The user should provide the number of points to be generated on the torus n_samples, and the dimension dim of the torus on which points would be generated in \(R^{2dim}\). The sample argument is optional and is set to ‘random’ by default. In this case, the returned generated points would be an array of shape \((n\_samples, 2*dim)\). Otherwise, if set to ‘grid’, the points are generated on a grid and would be given as an array of shape:

\[( ⌊n\_samples^{1 \over {dim}}⌋^{dim}, 2*dim )\]

Note 1: The output array first shape is rounded down to the closest perfect \(dim^{th}\) power.

Note 2: This version is recommended when the user wishes to use ‘grid’ as sample type, or ‘random’ with a relatively small number of samples (~ less than 150).

Example

from gudhi.datasets.generators import points

# Generate 50 points randomly on a torus in R^6
gen_points = points.ctorus(n_samples = 50, dim = 3)

# Generate 27 points on a torus as a grid in R^6
gen_points = points.ctorus(n_samples = 50, dim = 3, sample = 'grid')
gudhi.datasets.generators.points.ctorus(n_samples: int, dim: int, sample: str = 'random') numpy.ndarray[numpy.float64]

Generate random i.i.d. points on a d-torus in R^2d or as a grid

Parameters
  • n_samples (integer) – The number of points to be generated.

  • dim (integer) – The dimension of the torus on which points would be generated in R^2*dim.

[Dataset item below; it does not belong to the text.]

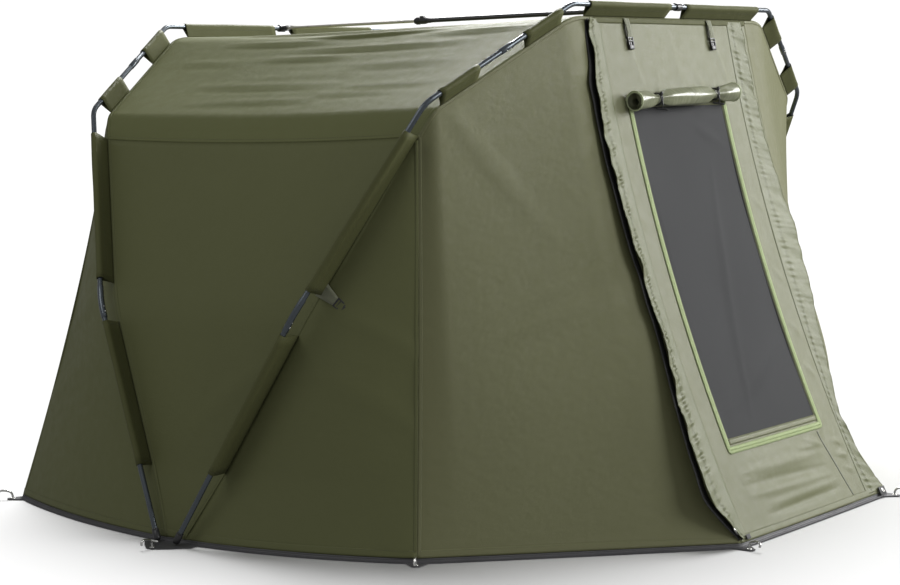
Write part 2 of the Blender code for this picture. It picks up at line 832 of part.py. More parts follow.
def build_side_strap(side):
    """A webbing tie with a buckle, sewn beside the front leg's seam."""
    grid = leg_wall_grid(FRONT, FRONT_CORNER)
    marks = []
    for share, height, gap, width, thick in SIDE_STRAP_PROFILE:
        point, normal = over_grid(grid, share, height)
        lift = FABRIC / 2 + JOINT_GAP + gap + thick / 2
        marks.append((on_side(point + normal * lift, side), width, thick))
    out = on_side(normal, side)
    way = marks[-1][0] - marks[0][0]
    return strap("side_strap_" + side, marks, way.cross(out).normalized(), out)


def over_grid(grid, share, height):
    """The point this far across and up a grid of points, and the outward direction there."""
    i = min(int(share * (len(grid) - 1)), len(grid) - 2)
    j = next(k for k in range(len(grid[i]) - 1) if grid[i][k + 1].z > height)
    local = share * (len(grid) - 1) - i
    lower = grid[i][j].lerp(grid[i + 1][j], local)
    upper = grid[i][j + 1].lerp(grid[i + 1][j + 1], local)
    point = lower.lerp(upper, (height - lower.z) / (upper.z - lower.z))
    normal = (grid[i + 1][j] - grid[i][j]).cross(grid[i][j + 1] - grid[i][j]).normalized()
    return point, -normal if normal.dot(inward_at(point)) > 0 else normal


def build_poles(bow):
    """Each side has a lower leg and an upper leg; one top piece joins the two sides."""
    knee, shoulder, corner = bow.pole_path()
    thick = FERRULE_RADIUS / POLE_RADIUS
    foot = bow.pole_at(LEG_LOW, POLE_START_Z / bow.corners[1].z)
    way = bow.way(LEG_LOW)
    joint = bow.pole_at(LEG_LOW, KNEE_JOINT)
    swage_end = bow.pole_at(LEG_HIGH, KNEE_SWAGE)
    high_way = bow.way(LEG_HIGH)
    chamfer_way = bow.way(CHAMFER)
    middle = bow.pole_at(CHAMFER, 0.5)
    step = SWAGE_STEP
    lower = [foot, joint - way * (JOINT_GAP / 2)]
    upper = [joint + way * (JOINT_GAP / 2)] + knee + [swage_end, swage_end + high_way * step]
    upper_radii = [thick] * (len(upper) - 1) + [1.0]
    upper += shoulder + [middle - chamfer_way * (JOINT_GAP / 2)]
    upper_radii += [1.0] * (len(shoulder) + 1)
    end = middle + chamfer_way * FERRULE_LENGTH
    half = [middle + chamfer_way * (JOINT_GAP / 2), end, end + chamfer_way * step] + corner
    half_radii = [thick, thick] + [1.0] * (len(corner) + 1)
    top = half + [mirrored(p) for p in reversed(half)]
    bar(bow.name + "_pole_top", top, POLE_RADIUS, "tube", radii=half_radii + half_radii[::-1])
    cap_foot = bow.pole_at(LEG_LOW, CAP_BOTTOM_Z / bow.corners[1].z)
    cap = [cap_foot, foot - way * JOINT_GAP]
    for side in ("left", "right"):
        ends = [[on_side(p, side) for p in row] for row in (lower, upper, cap)]
        bar(bow.name + "_pole_lower_" + side, ends[0], POLE_RADIUS, "tube")
        bar(bow.name + "_pole_upper_" + side, ends[1], POLE_RADIUS, "tube", radii=upper_radii)
        bar(bow.name + "_foot_cap_" + side, ends[2], CAP_RADIUS, "plastic")


def turned_solid(name, start, end, radius, segments=16):
    """A plain cylinder between two points."""
    bm = bmesh.new()
    bmesh.ops.create_cone(
        bm, cap_ends=True, segments=segments, radius1=radius, radius2=radius, depth=(end - start).length
    )
    turn = (end - start).to_track_quat("Z", "Y").to_matrix().to_4x4()
    turn.translation = (start + end) / 2
    bm.transform(turn)
    mesh = mesh_from(bm, name)
    mesh.shade_smooth()
    mesh.set_sharp_from_angle(angle=math.radians(40))
    return mesh


def build_bar_end(name, bow, way):
    """A collar round the top of a bow, with a boss that takes an end of the tension bar."""
    centre = bow.pole_at(TOP, 1.0)
    half = Vector((COLLAR_LENGTH / 2, 0.0, 0.0))
    collar = shown(name, turned_solid(name, centre - half, centre + half, COLLAR_RADIUS), "plastic")
    start = centre + way * COLLAR_BORE
    boss_mesh = turned_solid(name + "_boss", start, centre + way * BOSS_LENGTH, BOSS_RADIUS)
    boss = shown(name + "_boss", boss_mesh, "plastic")
    bore_mesh = turned_solid(name + "_bore", centre - half * 2, centre + half * 2, COLLAR_BORE)
    bore = shown(name + "_bore", bore_mesh, "plastic")
    boolean(collar, boss, "UNION")
    boolean(collar, bore, "DIFFERENCE")


def build_tension_bar():
    rear, front = REAR.pole_at(TOP, 1.0), FRONT.pole_at(TOP, 1.0)
    way = (front - rear).normalized()
    clamp_start = rear.lerp(front, BAR_CLAMP_AT) - way * (BAR_CLAMP_LENGTH / 2)
    clamp_end = clamp_start + way * BAR_CLAMP_LENGTH
    build_bar_end("rear_bar_collar", REAR, way)
    build_bar_end("front_bar_collar", FRONT, -way)
    gap = way * JOINT_GAP
    inner = [rear + way * BOSS_LENGTH + gap, clamp_start - gap]
    outer = [clamp_end + gap, front - way * BOSS_LENGTH - gap]
    bar("tension_bar_inner", inner, BAR_INNER_RADIUS, "bar")
    bar("tension_bar_outer", outer, BAR_OUTER_RADIUS, "plastic")
    clamp = [clamp_start, clamp_start + way * 0.008, clamp_start + way * 0.020]
    clamp += [clamp_start + way * 0.024, clamp_end - way * 0.010, clamp_end]
    bar("tension_bar_clamp", clamp, BAR_CLAMP_RADIUS, "plastic", radii=[0.8, 1.0, 1.0, 0.8, 0.95, 0.8])


def hem_corners():
    """The corners of the hem on the left, from the middle of the back to the door."""
    feet = [leg_stations(bow)[0][0].seam for bow in (REAR, FRONT)]
    back = [hem_point(REAR_MIDDLE), hem_point(REAR_CORNER)]
    return back + feet + [hem_point(FRONT_CORNER), hem_point(DOOR_CORNER)]


def hem_loop():
    """The whole hem, point after point, round the tent."""
    left = hem_corners()
    corners = left + [mirrored(p) for p in reversed(left)]
    loop = []
    for start, end in zip(corners, corners[1:] + corners[:1]):
        short = (end - start).length < 0.2
        loop += [start] if short else hem_row(start, end, HEM_POINTS)[:-1]
    return loop


def peg_places():
    """Where each peg stands on the left, and the way it leans."""
    places = [("hub", Vector((-HUB_TAB_X + TAB_TIP + 0.003, 0.0, 0.0)), Vector((-1.0, 0.0, 0.0)))]
    for name, corner in PEG_CORNERS.items():
        out = -inward_at(corner)
        seat = Vector((*corner, 0.0)) + out * (TAB_REACH - TAB_TIP - 0.003)
        places.append((name, seat, out))
    return places


def floor_outline():
    """The groundsheet's edge on the left: along the hem, and out to a tab at each peg."""
    corners = hem_corners()
    outline = []
    for k, corner in enumerate(corners):
        before = corners[k - 1] if k else mirrored(corner)
        after = corners[k + 1] if k < len(corners) - 1 else mirrored(corner)
        if k in (2, 3):
            outline += hub_tab(k)
        else:
            outline += tab(corner, before, after)
        if k != 2:
            outline += margin_row(corner, after)
    return outline


def margin_row(start, end):
    """The hem between two tabs, moved out by the groundsheet's margin."""
    row = hem_row(start, end, HEM_POINTS)[1:-1]
    if abs(end.x + start.x) < 1e-6:
        row = row[: len(row) // 2 + 1]
    way = (end - start).normalized()
    out = Vector((way.y, -way.x, 0.0))
    if out.dot(inward_at(start.lerp(end, 0.5))) > 0:
        out = -out
    return [flat(p + out * FLOOR_MARGIN) for p in row]


def flat(point):
    return Vector((point.x, point.y, 0.0))


def tab(corner, before, after):
    out = -inward_at(corner)
    across = Vector((-out.y, out.x, 0.0))
    if across.dot(after - before) < 0:
        across = -across
    tip = corner + out * TAB_REACH
    base_in = corner + (before - corner).normalized() * TAB_BASE + out * FLOOR_MARGIN
    base_out = corner + (after - corner).normalized() * TAB_BASE + out * FLOOR_MARGIN
    return [flat(p) for p in (base_in, tip - across * TAB_TIP, tip + across * TAB_TIP, base_out)]


def hub_tab(which):
    """Half of the wide tab that carries the feet of both bows."""
    if which == 2:
        outline = [(-1.380, 0.100), (-1.446, 0.056), (-HUB_TAB_X, TAB_TIP)]
    else:
        outline = [(-HUB_TAB_X, -TAB_TIP), (-1.446, -0.062), (-1.365, -0.115)]
    return [Vector((x, y, 0.0)) for x, y in outline]


def build_groundsheet():
    """A floor with an upstanding rim under the hem, and a tab with an eyelet at each peg."""
    left = floor_outline()
    outline = left + [mirrored(p) for p in reversed(left) if abs(p.x) > 1e-6]
    bm = bmesh.new()
    face = bm.faces.new([bm.verts.new(p) for p in outline])
    grown = bmesh.ops.extrude_face_region(bm, geom=[face])["geom"]
    raised = [part for part in grown if isinstance(part, bmesh.types.BMVert)]
    bmesh.ops.translate(bm, verts=raised, vec=(0.0, 0.0, FLOOR))
    bmesh.ops.recalc_face_normals(bm, faces=bm.faces)
    floor = shown("groundsheet", mesh_from(bm, "groundsheet"), "sheet")
    bm = bmesh.new()
    foot_z = FLOOR / 2
    verts = [bm.verts.new((p.x, p.y, foot_z)) for p in hem_loop()]
    edges = [bm.edges.new(pair) for pair in zip(verts, verts[1:] + verts[:1])]
    grown = bmesh.ops.extrude_edge_only(bm, edges=edges)["geom"]
    raised = [part for part in grown if isinstance(part, bmesh.types.BMVert)]
    bmesh.ops.translate(bm, verts=raised, vec=(0.0, 0.0, RIM_TOP_Z - foot_z))
    bmesh.ops.recalc_face_normals(bm, faces=bm.faces)
    rim = shown("groundsheet_rim", mesh_from(bm, "groundsheet_rim"), "sheet")
    wall = rim.modifiers.new("Rim thickness", "SOLIDIFY")
    wall.thickness = FLOOR
    wall.offset = 0.0
    wall.use_even_offset = True
    boolean(floor, rim, "UNION")
    boolean(floor, eyelet_cutter(), "DIFFERENCE")


def eyelet_cutter():
    bm = bmesh.new()
    for _, seat, _ in peg_places():
        for side in ("left", "right"):
            made = bmesh.ops.create_cone(
                bm,
                cap_ends=True,
                segments=8,
                radius1=PEG_HOLE_RADIUS,
                radius2=PEG_HOLE_RADIUS,
                depth=4 * FLOOR,
            )
            bmesh.ops.translate(bm, verts=made["verts"], vec=on_side(seat, side))
    return shown("eyelet_cutter", mesh_from(bm, "eyelet_cutter"), "sheet")


def build_pegs():
    """The parts of the pegs that stand above the ground: a shank with a hooked head."""
    for name, seat, out in peg_places():
        for side in ("left", "right"):
            points = []
            for reach, height in PEG_PROFILE:
                points.append(on_side(seat + out * reach + Vector((0.0, 0.0, height)), side))
            bar("peg_" + name + "_" + side, points, PEG_RADIUS, "peg", sides=8)


def main():
    clear_scene()
    for bow in (REAR, FRONT):
        build_poles(bow)
    build_tension_bar()
    build_roof()
    build_rear_wall()
    for side in ("left", "right"):
        build_side_wall(side)
        build_leg_wall("rear_side_wall", REAR, REAR_CORNER, side)
        build_leg_wall("front_side_panel", FRONT, FRONT_CORNER, side)
        build_front_panel(side)
        build_side_strap(side)
    build_door()
    build_window()
    build_window_cover()
    build_storm_flap("left", *LEFT_FLAP, 0.0)
    build_storm_flap("right", *RIGHT_FLAP, FLARE)
    for side, x in zip(("left", "right"), DOOR_STRAPS):
        build_door_strap(side, x)
    build_groundsheet()
    build_pegs()


main()
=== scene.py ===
"""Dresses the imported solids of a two-bow bivvy tent: sewn cloth, poles, door, floor and pegs.

Metres, +Z up, the door faces -Y and left is -X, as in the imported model. The shell's lines are
worked out from nearly the same driving dimensions as the solids, on a finer grid and with the
hem nearer the photo. Every piece rides on the one body.
"""

from __future__ import annotations

import logging
import math
from dataclasses import dataclass
from enum import Enum
from typing import Callable, Sequence

import bmesh
import bpy
import numpy as np
from mathutils import Matrix, Vector

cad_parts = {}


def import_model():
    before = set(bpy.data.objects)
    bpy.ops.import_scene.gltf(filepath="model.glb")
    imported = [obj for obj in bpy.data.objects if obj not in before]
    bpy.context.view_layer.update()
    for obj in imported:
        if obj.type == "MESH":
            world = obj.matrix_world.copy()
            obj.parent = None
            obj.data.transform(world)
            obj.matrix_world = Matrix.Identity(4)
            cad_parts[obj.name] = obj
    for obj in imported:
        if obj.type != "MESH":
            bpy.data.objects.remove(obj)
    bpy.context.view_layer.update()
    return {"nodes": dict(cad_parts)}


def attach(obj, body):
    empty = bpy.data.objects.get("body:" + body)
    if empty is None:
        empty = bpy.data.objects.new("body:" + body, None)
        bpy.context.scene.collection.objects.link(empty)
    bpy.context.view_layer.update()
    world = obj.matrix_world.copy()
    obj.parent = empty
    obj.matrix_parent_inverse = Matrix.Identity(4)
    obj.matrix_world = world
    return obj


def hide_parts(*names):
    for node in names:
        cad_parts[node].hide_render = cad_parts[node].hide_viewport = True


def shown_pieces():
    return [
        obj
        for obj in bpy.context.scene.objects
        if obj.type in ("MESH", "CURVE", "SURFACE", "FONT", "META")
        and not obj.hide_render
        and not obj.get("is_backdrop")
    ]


LOG = logging.getLogger("bivvy")
BODY = "root"
Socket = bpy.types.NodeSocket
Piece = bpy.types.Object
Material = bpy.types.Material
Colour = tuple[float, float, float]
Relief = Callable[[np.ndarray, np.ndarray], np.ndarray]
MIRROR = np.array((-1.0, 1.0, 1.0))
ALL_EDGES = "left right low high"


class Side(Enum):
    """The two sides of the tent, as seen by somebody in front of the door."""

    LEFT = "left"
    RIGHT = "right"

    def place(self, points: np.ndarray) -> np.ndarray:
        """Points of the left side, or their mirror images on the right."""
        return points if self is Side.LEFT else points * MIRROR


class Stretch(Enum):
    """The straight stretches of half a bow, from the foot to the middle of the top."""

    LEG_LOW = 0
    LEG_HIGH = 1
    CHAMFER = 2
    TOP = 3


# Shader graphs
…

  • sample (string) – The sample type. Available values are: “random” and “grid”. Default value is “random”.

Returns

the generated points on a torus.

The shape of returned numpy array is:

If sample is ‘random’: (n_samples, 2*dim).

If sample is ‘grid’: (⌊n_samples**(1./dim)⌋**dim, 2*dim), where shape[0] is rounded down to the closest perfect ‘dim’th power.

Second function: torus

The user should provide the number of points to be generated on the torus n_samples and the dimension dim of the torus on which points would be generated in \(R^{2dim}\). The sample argument is optional and is set to ‘random’ by default. The other allowed value of sample type is ‘grid’.

Note: This version is recommended when the user wishes to use ‘random’ as sample type with a great number of samples and a low dimension.

Example

from gudhi.datasets.generators import points

# Generate 50 points randomly on a torus in R^6
gen_points = points.torus(n_samples = 50, dim = 3)

# Generate 27 points on a torus as a grid in R^6
gen_points = points.torus(n_samples = 50, dim = 3, sample = 'grid')
gudhi.datasets.generators.points.torus(n_samples, dim, sample='random')[source]

Generate points on a flat dim-torus in R^2dim either randomly or on a grid

Parameters
  • n_samples – The number of points to be generated.

  • dim – The dimension of the torus on which points would be generated in R^2*dim.

  • sample – The sample type of the generated points. Can be ‘random’ or ‘grid’.

Returns

numpy array containing the generated points on a torus.

The shape of returned numpy array is:

If sample is ‘random’: (n_samples, 2*dim).

If sample is ‘grid’: (⌊n_samples**(1./dim)⌋**dim, 2*dim), where shape[0] is rounded down to the closest perfect ‘dim’th power.